Para onde vai a RTP? Qual a pertinência da noção de "serviço público" no futuro da RTP e de toda a televisão em Portugal? — este texto foi publicado no Diário de Notícias (24 Dezembro), com o título 'Para (não) acabar com a RTP'.
Termina o ano de 2012 sem que seja claro o destino da RTP. A mais recente proposta do governo (envolvendo a possibilidade de privatização de 49% da empresa) ficou suspensa nas suas indefinições: quais os efeitos sobre os restantes operadores da existência de um novo protagonista privado no mercado audiovisual, detendo 51% de um canal... público?
Nesta conjuntura de incertezas, alguns têm preferido demonizar o ministro Miguel Relvas. É sempre fácil convocar os bodes expiatórios mais à mão (afinal, continua a haver protagonistas da cena político-mediática que evocam o nome de José Sócrates como se daí nascesse um discurso transparente e indesmentível sobre todos os males acumulados na sociedade portuguesa). Não que, até agora, o ministro tenha apresentado uma visão sobre a televisão que seja uma obra-prima de argumentação política. Acontece que o seu impensado é tão só um caso pontual de uma saga com mais de três décadas. A saber: a indiferença da maioria da classe política, em todos os quadrantes, em relação à identidade social do espaço televisivo. Há uma maneira muito crua de dizer isto: todos os dias, a população é bombardeada com “reality shows” que desafiam os mais básicos princípios de dignidade humana garantidos pela lei; onde estão os políticos empenhados em questionar os poderes mediáticos, culturais e económicos de tais programas?
Confesso, por isso, o meu cepticismo perante alguns inflamados discursos que, dos sectores mais diversos, exaltam a defesa do “serviço público”. Desde logo, porque não detecto qualquer homogeneidade em tais discursos: não creio que estejam todos a dizer o mesmo quando aplicam a expressão “serviço público” e, em boa verdade, temo que alguns nunca tenham pensado naquilo que estão a dizer. Depois, porque quase todas essas vozes, defensoras do “serviço público”, mostram uma olímpica indiferença face a um valor absoluto da RTP. Qual? O património das suas imagens, isto é, o seu arquivo.

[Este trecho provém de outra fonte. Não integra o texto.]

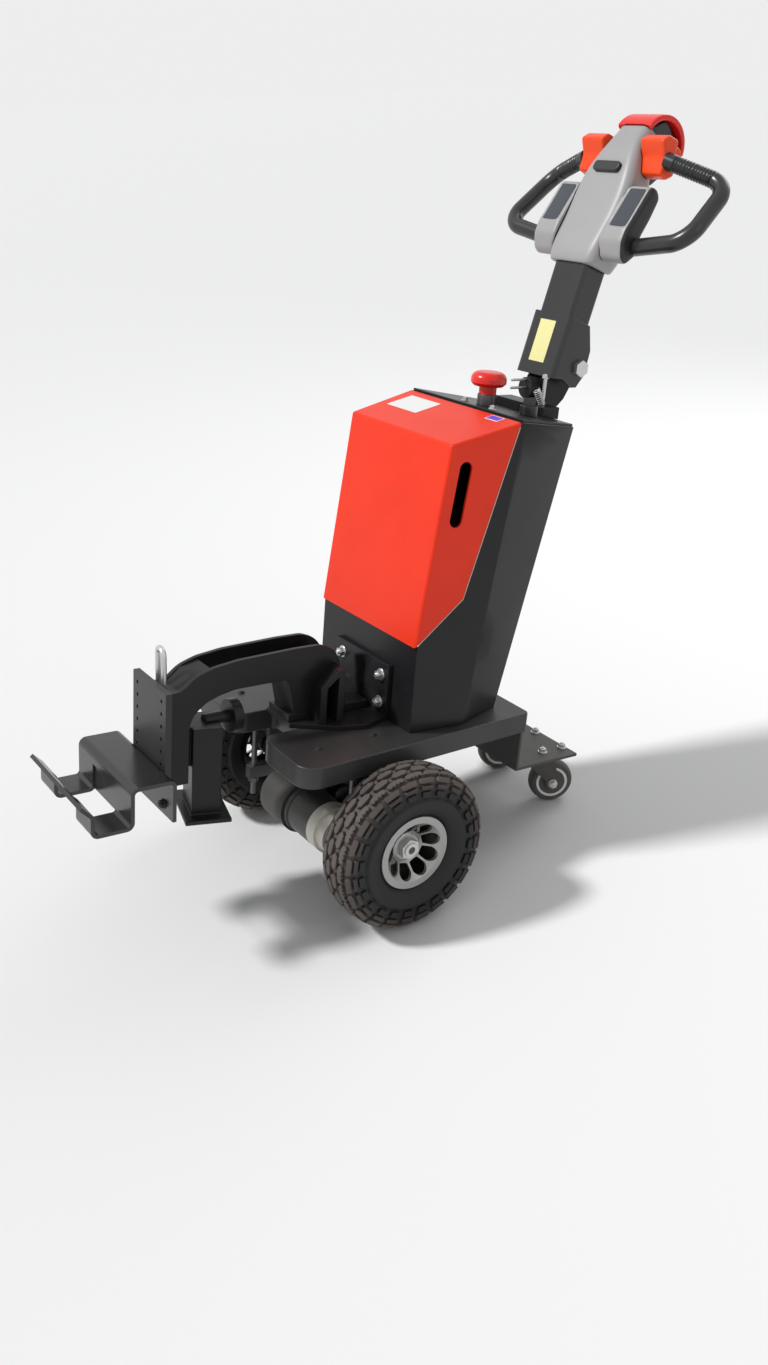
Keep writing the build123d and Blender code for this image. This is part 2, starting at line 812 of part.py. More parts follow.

Este desabafo não envolve nenhuma certeza. Tenho cada vez mais dúvidas sobre as tradicionais definições de “serviço público”. Penso mesmo que a insistência na sua formulação apologética nos está a fazer passar ao lado do presente tecnológico e comunicacional da televisão, ao mesmo tempo que bloqueia qualquer projecto consistente para o seu futuro.
Habituei-me, há muitos anos, a ouvir coisas caricatas como essa que garante que os críticos querem que a televisão só passe “ópera & bailado”... Desisti mesmo de considerar que tal estupidez se possa contrariar por qualquer argumentação exigente e racional. Entretanto, não posso deixar de pensar que algumas formas efémeras de “desporto” político (como insultar quem está no governo, chame-se “Sócrates” ou “Relvas”) apenas servem para agravar os nossos dramas, neste caso criando condições cada vez mais propícias para que, um dia destes, já nem haja RTP.